*WHAT TO DO*. Repeat everything from the line holding "Turn this picture" to the line holding "const FIT_GAP = 0.3;", inclusive, exactly. Leave out the rest.

*DATA PROVIDED*.
begin

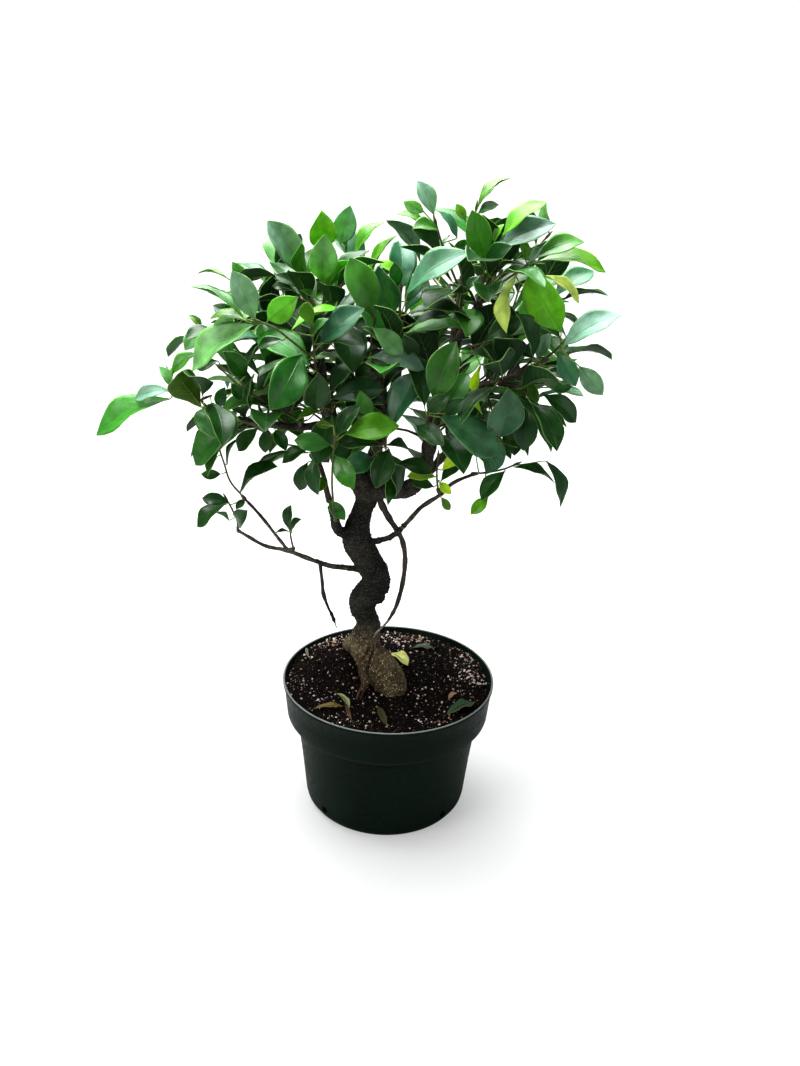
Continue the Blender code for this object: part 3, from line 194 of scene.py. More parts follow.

end
begin

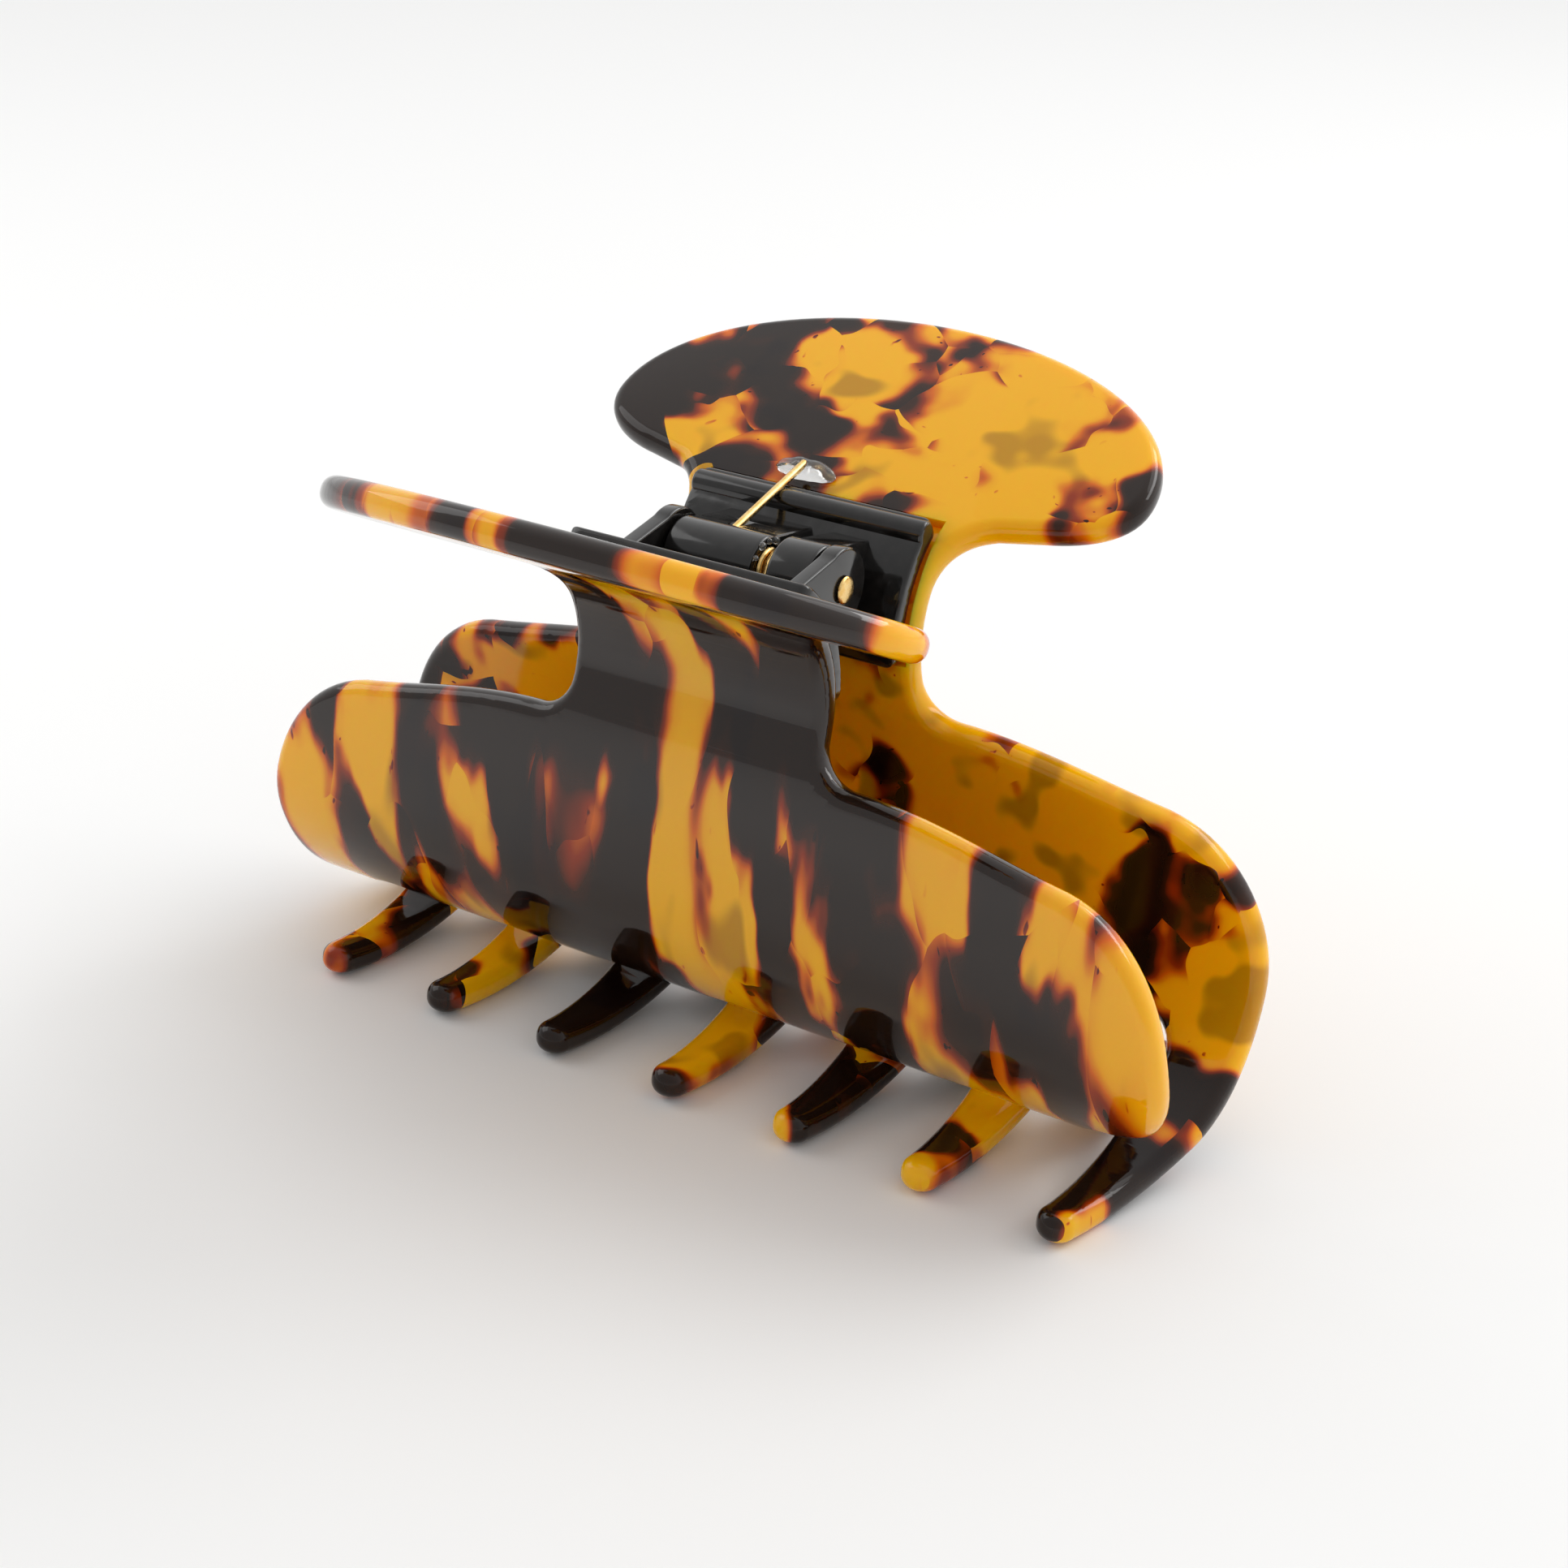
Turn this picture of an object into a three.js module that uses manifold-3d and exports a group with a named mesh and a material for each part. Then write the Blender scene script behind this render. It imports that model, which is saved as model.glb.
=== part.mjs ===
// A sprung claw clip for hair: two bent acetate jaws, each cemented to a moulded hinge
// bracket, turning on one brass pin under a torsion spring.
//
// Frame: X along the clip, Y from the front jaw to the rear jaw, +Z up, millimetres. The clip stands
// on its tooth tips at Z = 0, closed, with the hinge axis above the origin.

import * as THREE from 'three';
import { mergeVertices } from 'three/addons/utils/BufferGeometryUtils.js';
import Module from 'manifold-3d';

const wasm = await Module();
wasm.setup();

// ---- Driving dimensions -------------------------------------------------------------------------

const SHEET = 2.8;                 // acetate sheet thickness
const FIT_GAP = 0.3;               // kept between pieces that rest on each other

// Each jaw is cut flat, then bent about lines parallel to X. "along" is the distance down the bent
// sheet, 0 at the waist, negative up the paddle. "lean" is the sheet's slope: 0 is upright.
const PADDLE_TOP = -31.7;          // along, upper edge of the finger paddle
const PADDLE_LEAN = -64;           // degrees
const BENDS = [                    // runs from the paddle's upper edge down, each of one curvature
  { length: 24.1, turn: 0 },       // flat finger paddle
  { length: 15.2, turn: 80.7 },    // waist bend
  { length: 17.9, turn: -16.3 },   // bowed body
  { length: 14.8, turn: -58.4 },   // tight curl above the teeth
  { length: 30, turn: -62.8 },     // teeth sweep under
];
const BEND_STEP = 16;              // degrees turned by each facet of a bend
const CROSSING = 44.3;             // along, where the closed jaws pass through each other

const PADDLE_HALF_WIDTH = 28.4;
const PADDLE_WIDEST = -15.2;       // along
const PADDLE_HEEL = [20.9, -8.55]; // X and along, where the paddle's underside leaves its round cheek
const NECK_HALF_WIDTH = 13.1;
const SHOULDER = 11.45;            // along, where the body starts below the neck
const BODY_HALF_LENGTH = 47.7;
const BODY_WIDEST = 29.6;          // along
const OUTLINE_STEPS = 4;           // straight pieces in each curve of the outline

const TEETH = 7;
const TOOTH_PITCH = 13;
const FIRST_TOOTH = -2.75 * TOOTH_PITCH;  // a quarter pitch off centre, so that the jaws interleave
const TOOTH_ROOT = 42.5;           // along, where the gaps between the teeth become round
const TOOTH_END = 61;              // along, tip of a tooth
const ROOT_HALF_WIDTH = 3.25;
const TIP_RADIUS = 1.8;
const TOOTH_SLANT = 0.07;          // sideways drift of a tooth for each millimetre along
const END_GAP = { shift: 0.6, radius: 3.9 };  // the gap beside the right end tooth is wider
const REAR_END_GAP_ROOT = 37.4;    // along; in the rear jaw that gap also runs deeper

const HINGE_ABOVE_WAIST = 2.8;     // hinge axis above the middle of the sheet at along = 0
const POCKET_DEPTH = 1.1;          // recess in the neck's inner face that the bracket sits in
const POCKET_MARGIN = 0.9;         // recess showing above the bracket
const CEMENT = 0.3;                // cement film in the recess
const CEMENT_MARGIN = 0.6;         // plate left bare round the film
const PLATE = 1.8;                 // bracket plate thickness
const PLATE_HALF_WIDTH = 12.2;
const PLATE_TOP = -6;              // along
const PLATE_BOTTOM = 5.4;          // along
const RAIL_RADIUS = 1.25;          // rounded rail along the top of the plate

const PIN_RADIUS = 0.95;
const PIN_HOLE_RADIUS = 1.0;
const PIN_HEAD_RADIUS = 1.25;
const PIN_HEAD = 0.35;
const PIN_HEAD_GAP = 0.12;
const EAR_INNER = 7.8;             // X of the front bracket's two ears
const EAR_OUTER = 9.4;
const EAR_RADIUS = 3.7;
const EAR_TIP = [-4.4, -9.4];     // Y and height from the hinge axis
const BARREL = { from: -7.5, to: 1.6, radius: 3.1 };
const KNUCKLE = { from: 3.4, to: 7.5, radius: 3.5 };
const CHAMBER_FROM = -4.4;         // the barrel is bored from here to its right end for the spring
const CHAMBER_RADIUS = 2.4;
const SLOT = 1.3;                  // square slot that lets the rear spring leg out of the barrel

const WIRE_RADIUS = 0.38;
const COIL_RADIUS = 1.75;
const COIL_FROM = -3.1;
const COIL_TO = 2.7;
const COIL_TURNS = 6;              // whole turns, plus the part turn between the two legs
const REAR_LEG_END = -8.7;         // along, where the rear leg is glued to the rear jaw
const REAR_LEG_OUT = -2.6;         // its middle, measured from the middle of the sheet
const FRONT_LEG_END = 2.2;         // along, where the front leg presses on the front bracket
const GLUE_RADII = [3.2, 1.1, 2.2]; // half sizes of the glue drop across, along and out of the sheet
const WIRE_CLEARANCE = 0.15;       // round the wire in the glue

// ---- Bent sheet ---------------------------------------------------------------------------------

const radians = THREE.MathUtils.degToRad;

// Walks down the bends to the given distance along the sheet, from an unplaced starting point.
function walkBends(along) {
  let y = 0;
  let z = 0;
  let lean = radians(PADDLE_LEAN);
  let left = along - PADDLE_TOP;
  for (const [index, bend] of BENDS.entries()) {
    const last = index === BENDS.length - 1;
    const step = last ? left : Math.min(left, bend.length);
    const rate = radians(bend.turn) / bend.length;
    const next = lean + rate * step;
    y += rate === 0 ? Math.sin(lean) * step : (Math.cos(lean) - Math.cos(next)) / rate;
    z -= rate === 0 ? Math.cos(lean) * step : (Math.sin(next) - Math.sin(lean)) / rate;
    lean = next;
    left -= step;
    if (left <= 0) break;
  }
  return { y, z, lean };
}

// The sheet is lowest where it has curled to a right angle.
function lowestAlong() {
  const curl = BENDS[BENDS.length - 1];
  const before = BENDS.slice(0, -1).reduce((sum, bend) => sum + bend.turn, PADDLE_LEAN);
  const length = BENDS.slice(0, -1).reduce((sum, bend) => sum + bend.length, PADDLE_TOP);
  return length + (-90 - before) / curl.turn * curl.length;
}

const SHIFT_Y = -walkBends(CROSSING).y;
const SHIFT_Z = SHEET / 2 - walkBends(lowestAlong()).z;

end

*SOLUTION*.
Turn this picture of an object into a three.js module that uses manifold-3d and exports a group with a named mesh and a material for each part. Then write the Blender scene script behind this render. It imports that model, which is saved as model.glb.
=== part.mjs ===
// A sprung claw clip for hair: two bent acetate jaws, each cemented to a moulded hinge
// bracket, turning on one brass pin under a torsion spring.
//
// Frame: X along the clip, Y from the front jaw to the rear jaw, +Z up, millimetres. The clip stands
// on its tooth tips at Z = 0, closed, with the hinge axis above the origin.

import * as THREE from 'three';
import { mergeVertices } from 'three/addons/utils/BufferGeometryUtils.js';
import Module from 'manifold-3d';

const wasm = await Module();
wasm.setup();

// ---- Driving dimensions -------------------------------------------------------------------------

const SHEET = 2.8;                 // acetate sheet thickness
const FIT_GAP = 0.3;               // kept between pieces that rest on each other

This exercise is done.